TASK OBJECTIVE => Using the data beneath this instruction, retype only the lines from the one that contains "const cable = new THREE.Group();" down to the one that contains "# ------------------------ sizes, as", both included, exactly as they appear.
#####
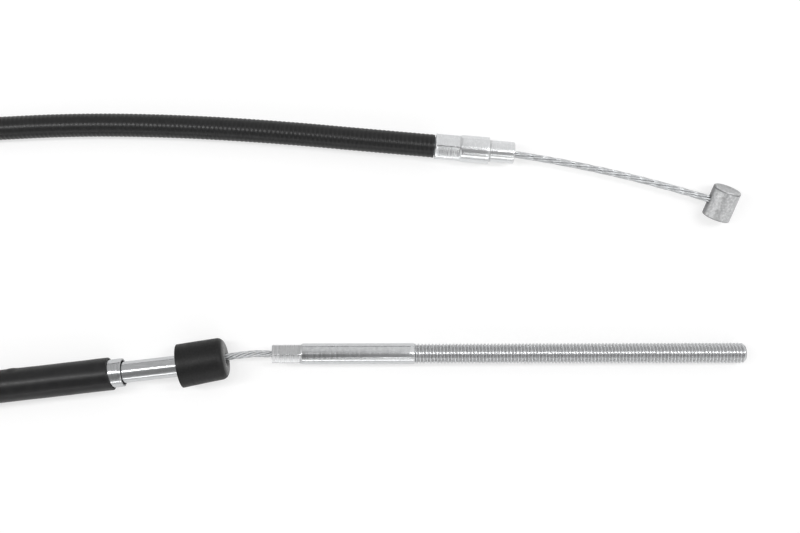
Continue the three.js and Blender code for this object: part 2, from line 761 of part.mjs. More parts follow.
const cable = new THREE.Group();
cable.add(
  ...layer('outer_jacket', ribbedPlastic, JACKET_RADIUS, jacketBore, 0, 0),
  ...layer(
    'steel_conduit',
    springSteel,
    conduitRadius,
    conduitBore,
    SKIRT_LENGTH - SKIRT_FLOOR,
    COLLAR_LENGTH - TUBE_SEAT_DEPTH + RUNNING_GAP,
  ),
  ...layer(
    'liner',
    linerPlastic,
    linerRadius,
    linerBore,
    SKIRT_LENGTH - SKIRT_FLOOR,
    COLLAR_LENGTH - TUBE_SEAT_DEPTH + RUNNING_GAP,
  ),
  ...innerWire(),
  ...TIE_ANGLES.map((degrees, i) => coilTie(`coil_tie_${i + 1}`, degrees)),
  leverFerrule(),
  leverWire(),
  barrelNipple(),
  brakeSleeve(),
  brakeFerrule(),
  guideTube(),
  dustBoot(),
  brakeWire(),
  adjusterRod(),
);

export default cable;
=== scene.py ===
"""Control cable for a drum brake: the looks of its housing, fittings, wires, boot and rod.

Places are in the part's frame, +Z up. Sizes are written in millimetres, and become metres
where a mesh is made.
"""

import math

import bmesh
import bpy
from mathutils import Matrix, Vector, noise


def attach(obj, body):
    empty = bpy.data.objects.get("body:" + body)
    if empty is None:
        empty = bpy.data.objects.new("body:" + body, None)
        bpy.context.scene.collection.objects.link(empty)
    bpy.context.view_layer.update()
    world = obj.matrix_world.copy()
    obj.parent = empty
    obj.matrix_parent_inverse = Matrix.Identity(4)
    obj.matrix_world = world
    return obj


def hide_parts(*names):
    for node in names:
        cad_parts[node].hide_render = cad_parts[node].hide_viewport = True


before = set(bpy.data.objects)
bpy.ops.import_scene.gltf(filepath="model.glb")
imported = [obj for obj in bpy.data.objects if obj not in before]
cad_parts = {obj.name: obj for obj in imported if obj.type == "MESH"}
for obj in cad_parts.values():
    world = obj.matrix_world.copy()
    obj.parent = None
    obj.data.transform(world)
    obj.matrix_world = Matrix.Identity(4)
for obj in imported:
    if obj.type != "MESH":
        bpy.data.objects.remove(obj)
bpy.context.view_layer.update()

MM = 0.001
SAME_PLACE = 1e-7            # metres
TURN = 2 * math.pi
UP = Vector((0, 0, 1))

# ------------------------ sizes, as in the part's source

FIELD_MIDDLE = Vector((17.544, 1.646, 0))

JACKET_RADIUS = 3.25
JACKET_BORE = 2.8
NESTING_GAP = 0.2            # between the layers, and round the collar
CONDUIT_RADIUS = JACKET_BORE - NESTING_GAP
CONDUIT_BORE = 2.05
LINER_RADIUS = CONDUIT_BORE - NESTING_GAP
LINER_BORE = 1.6
WIRE_RADIUS = 1.0
SEAT_RADIUS = 2.9
GAP = 0.3                    # round pressed and sliding pieces

COIL_TURNS = 2.5
COIL_RADIUS = 41
COIL_PITCH = 7.1
COIL_MIDDLE = Vector((-188, -2.6, 0))
COIL_LEAD = 6.5
COIL_PARTS = 120             # to a turn
LOWER_LAYER = 4.55
FIRST_DEGREES = 90
LAST_DEGREES = FIRST_DEGREES + 360 * COIL_TURNS
TURNING_DEGREES = (FIRST_DEGREES + LAST_DEGREES) / 2
CLIMB_DEGREES = 180
TIE_THICKNESS = 1.0
TIE_WIDTH = 3.5
TIE_ANGLES = (0, 180)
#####
CORRECT ANSWER =>
const cable = new THREE.Group();
cable.add(
  ...layer('outer_jacket', ribbedPlastic, JACKET_RADIUS, jacketBore, 0, 0),
  ...layer(
    'steel_conduit',
    springSteel,
    conduitRadius,
    conduitBore,
    SKIRT_LENGTH - SKIRT_FLOOR,
    COLLAR_LENGTH - TUBE_SEAT_DEPTH + RUNNING_GAP,
  ),
  ...layer(
    'liner',
    linerPlastic,
    linerRadius,
    linerBore,
    SKIRT_LENGTH - SKIRT_FLOOR,
    COLLAR_LENGTH - TUBE_SEAT_DEPTH + RUNNING_GAP,
  ),
  ...innerWire(),
  ...TIE_ANGLES.map((degrees, i) => coilTie(`coil_tie_${i + 1}`, degrees)),
  leverFerrule(),
  leverWire(),
  barrelNipple(),
  brakeSleeve(),
  brakeFerrule(),
  guideTube(),
  dustBoot(),
  brakeWire(),
  adjusterRod(),
);

export default cable;
=== scene.py ===
"""Control cable for a drum brake: the looks of its housing, fittings, wires, boot and rod.

Places are in the part's frame, +Z up. Sizes are written in millimetres, and become metres
where a mesh is made.
"""

import math

import bmesh
import bpy
from mathutils import Matrix, Vector, noise


def attach(obj, body):
    empty = bpy.data.objects.get("body:" + body)
    if empty is None:
        empty = bpy.data.objects.new("body:" + body, None)
        bpy.context.scene.collection.objects.link(empty)
    bpy.context.view_layer.update()
    world = obj.matrix_world.copy()
    obj.parent = empty
    obj.matrix_parent_inverse = Matrix.Identity(4)
    obj.matrix_world = world
    return obj


def hide_parts(*names):
    for node in names:
        cad_parts[node].hide_render = cad_parts[node].hide_viewport = True


before = set(bpy.data.objects)
bpy.ops.import_scene.gltf(filepath="model.glb")
imported = [obj for obj in bpy.data.objects if obj not in before]
cad_parts = {obj.name: obj for obj in imported if obj.type == "MESH"}
for obj in cad_parts.values():
    world = obj.matrix_world.copy()
    obj.parent = None
    obj.data.transform(world)
    obj.matrix_world = Matrix.Identity(4)
for obj in imported:
    if obj.type != "MESH":
        bpy.data.objects.remove(obj)
bpy.context.view_layer.update()

MM = 0.001
SAME_PLACE = 1e-7            # metres
TURN = 2 * math.pi
UP = Vector((0, 0, 1))

# ------------------------ sizes, as in the part's source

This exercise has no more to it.